Again: I’m not trying to poke fun at these people (though heaven knows I have done so before). This is serious. People like these radical professors are feeding the alt-right. If you politicize the academy, and tell people that the only reason they disagree with your radical views is because they are evil bigots (racist, sexist, anti-gay, etc.), and you in turn shout down and shame and no-platform ordinary conservative voices, you are going to be left with nobody but those who welcome your hatred, and thrive on it.

More broadly, what kind of university allows a department to become nothing but a training ground for ideological militancy? I would never pay for my kid to study in a program where this is what passed for teaching and scholarship, even if I agreed with the ideology the professors were trying to pound into my kid’s head. This is like being a fundamentalist and sending your kid to study paleontology at North Tupelo Bible College — except it costs between $48,000 and $62,000 per year to attend Villanova to get your Gender & Women’s Studies degree.

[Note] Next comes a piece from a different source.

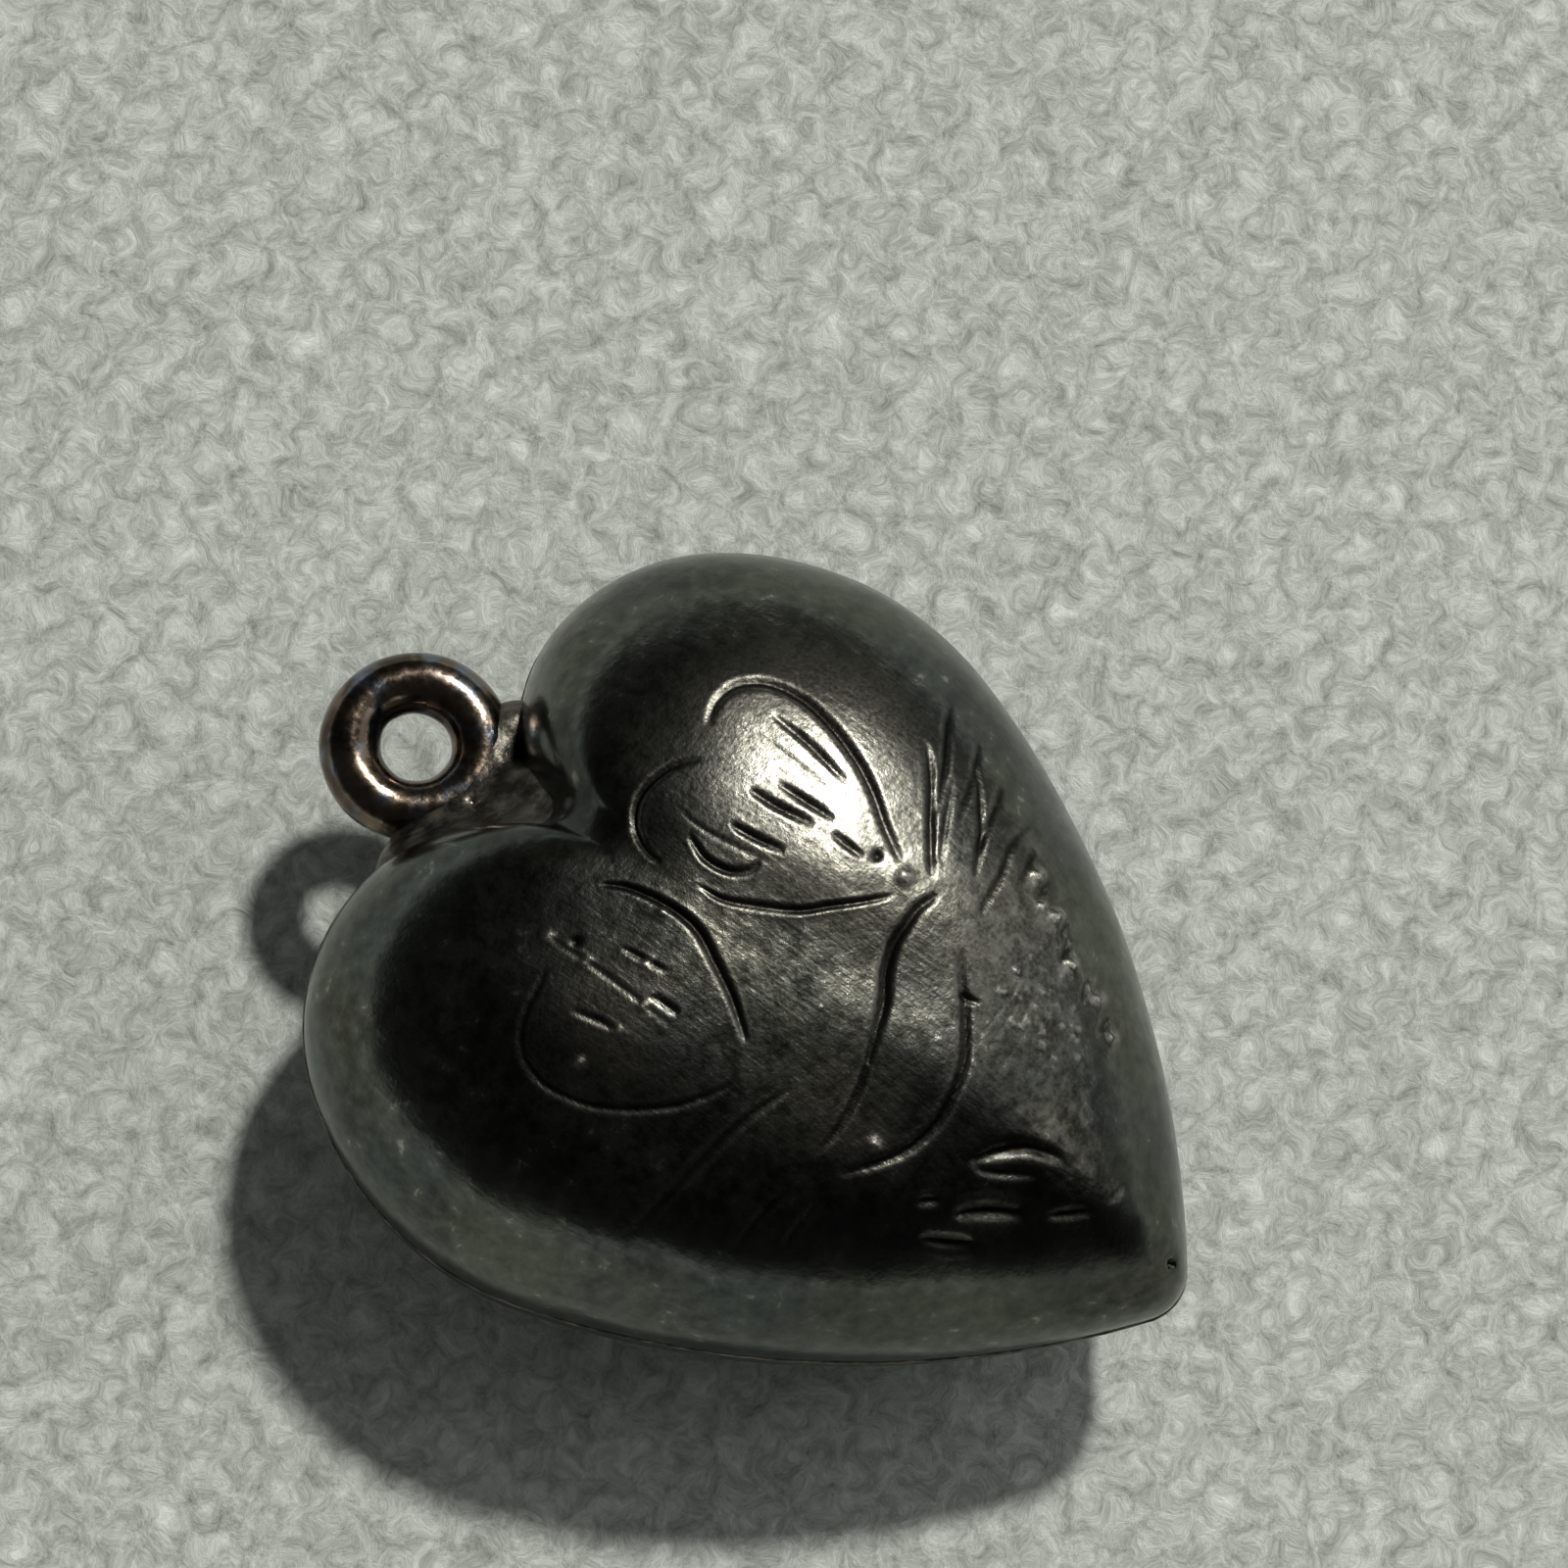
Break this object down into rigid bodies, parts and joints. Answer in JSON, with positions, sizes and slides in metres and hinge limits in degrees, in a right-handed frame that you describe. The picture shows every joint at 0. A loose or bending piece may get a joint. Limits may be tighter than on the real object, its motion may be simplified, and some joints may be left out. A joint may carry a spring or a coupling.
{
  "type": "puffed heart charm",
  "caption": "Hollow puffed heart charm of two soldered domed shells, with a fixed round-wire hanging ring in the cleft.",
  "frame": {"origin": "under the middle of the charm's box, on the surface that it lies on", "axes": "+Z out of the decorated front, +Y from the tip to the hanging ring, +X towards the lobe on the right as the front is looked at with the ring up"},
  "size_m": [0.0128, 0.0161, 0.0071],
  "materials": {
    "oxidised_silver": "die-struck sterling silver, darkened by oxidation and rubbed bright on the high places",
    "silver_solder": "silver solder, flowed and slightly lumpy, dull grey",
    "ring_wire": "drawn silver wire, smooth and worn, with a warm brown tarnish"
  },
  "bodies": {
    "root": {"front_shell": "oxidised_silver", "back_shell": "oxidised_silver", "seam_solder": "silver_solder", "hanging_ring": "ring_wire", "ring_solder": "silver_solder"}
  },
  "joints": []
}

Seriously, if this is the narrative that people inside the liberal arts tell themselves, no wonder they don’t understand this country outside their bubbles, and no wonder they think that militant Trumpkins are mustering now to round them all up and put them in abandoned Wal-marts turned into detention camps, and be fed nothing but Frito pies. If the student body at North Tupelo Bible College is formed intellectually by a crackpot narrative, well, that’s a shame for them, but those kids are not likely to enter the American establishment. Graduates of universities like Villanova? That’s something different. A high school teacher e-mailed the other day to remark on how the promiscuous deployment of the word “privilege” among Millennials of his acquaintance functions as a magic word to stop all deliberative conversation. What students educated (“educated”) like this are learning how to do is not to think, but to emote with political skill. This has consequences.

(And if you’re wondering, I didn’t go searching for that; a Villanova alumnus and Trump voter sent it to me.)